Her parents got back together again. Things settled down. They moved to an area where Monique made friends easily. Life got better. Her insomnia disappeared. Her weight stabilized. "We didn't suddenly become the Cleaver family", Monique laughs, "but we did a lot better." She finished high school and started university.
Then, Monique's father died, suddenly and unexpectedly. She was 21.
She struggled through her grief to finish her degree. Then, as she finished, a major depression ensued. "I didn't think I could cope with life. I suppose on some level, I thought if my childhood had been so difficult for me, then adult life was going to eat me up. Life just seemed so hard. I longed for it to be 'lighter' and easier." She gained weight again.
When Monique had finished her Master's degree, she landed a job in a consulting firm. Her career thrived. Her life took on a new stability, and a new peace.
While she thrived in the business world, her childhood traumas showed up in her relationships with men. "I wanted them to protect me. I was afraid to be alone. When I was alone, I could feel the pain inside me." Over and over, she broke her heart.
Tired of bad relationships, she started some personal growth work. "Suddenly, one morning, I woke up and said to myself, I can live a great life alone, but if I don't marry, only I will have failed myself." She was 35.
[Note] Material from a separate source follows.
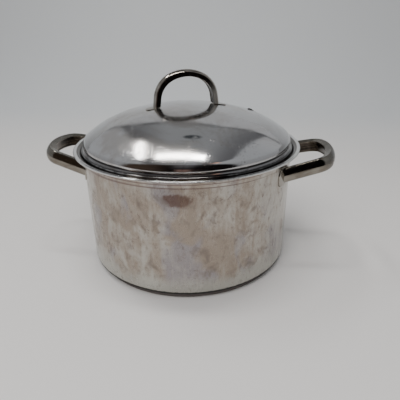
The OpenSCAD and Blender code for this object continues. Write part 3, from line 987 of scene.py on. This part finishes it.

Six months after that revelation, she met her Mr. Right. "But it only worked because I had done some of the hard work," she says. "It wasn't because I'd suddenly got thin either. I was still heavy but my weight was stable. And I was determined to accept myself, and find someone who liked me just as I was. I was tired of making apologies!" In seven weeks from their first meeting, they were engaged. In another six months, they were married.
Then her marriage hit some crises. Monique laughs. "Oh, first he wanted to go back to school -- we'd only been married for a few weeks! Then, when he graduated, he had a hard time finding work. During that whole period, I'd been in a job I hated, but I stayed put -- to provide him with some stability. I felt as if I was dying under the stress of work, and the weight of my life."
Then she found the Ansir test. "I found the test on the Web, and I was intrigued. I did the test, and the results said a lot to me, but it didn't seem quite right," she says. "I came out Kinsmen-Healer-Empath. While it told me a lot about myself, it just didn't seem to take into account my 'closet comedian'. My test results seemed to be another thing that was too heavy. On some level, I knew that my personality was less serious than it appeared. But, because my results answered a lot of questions, I went with them." With this new knowledge in hand, "I decided to take a 'perfect' job for my 'profile'". She laughs. "It was the least perfect job I could have picked! Three months later, they terminated my contract. Then I suppose, my discovery of the real me really started." That was February, 2000.
Now that she was out of work, she did the test again. "Now, that was another 'aha'," she says. "I came out Kinsmen-Scintillator-Healer. Suddenly, I understood why I'd never wanted to work that hard -- I wasn't lazy, I was wired differently. What a relief!" She laughs. "I also realized why it had hurt so much growing up -- all that daily conflict in my family and on the school yard. I knew now why I thought I would be 'eaten up' by life all those years before. It hurt me physically. That just made so much sense. Plus my emotional investment in people seeing another way; it all fit."
She thought about her profile. She thought about her need to do less work, and have more time to do other things. She thought about her need to influence others, and expand other's view of the world. She thought about how important time with her family was to her, and how much she loved to make her home a 'nest'. She thought about what she loved doing.
"What Ansir did for me was life-changing. The Instant Feedback (Profile InDepths™)
provided me an outside objective source, who confirmed that the
characteristics of mine which had been problematic or misunderstood
(like my need for time alone) were, in fact, 'correct' and natural
in light of who I am. Also, though I'm intuitive, I hadn't trusted
that at various times in my life, and the Ansir affirmation helped me
do just that."
After a couple of months, she started her own consulting company. "Ansir helped me see myself clearly, for the first time. That was the greatest gift. I'd always thought I was fundamentally flawed -- that there was something wrong with me and that was why life had been so hard. When I did the Ansir test again without the influence of a stressful job, or bad relationship, I saw the true me. And, for the first time, I liked her. Somehow, seeing her through Ansir's eyes, she seemed just fine exactly the way she was."
On the day she launched her company, she found out she was pregnant. "Oh, my!" she giggles, "The timing of it all!" But she trusted her intuition that her new endeavour was the right thing, and stuck with it. Her natural enthusiasm and sociability worked to her advantage. She was soon busy on proposals and business development.
Which leads to what Monique calls her 'banner year'. "Its the year 2000. This year, I turn 40 -- a milestone birthday. This year, I've started my own company, successfully. I landed a plum contract with a Fortune 500 corporation -- on my own steam! I'm working less hours, and making more money. This year, I will have my first child. I'm seven months into my pregnancy and have only gained 11 pounds! For the first time in my life, I am actually proud of my weight! And I remember thinking about turning 40 when I turned 20 in 1980 Wish I'd written down what I thought. I'm sure I never would have believed all these firsts!"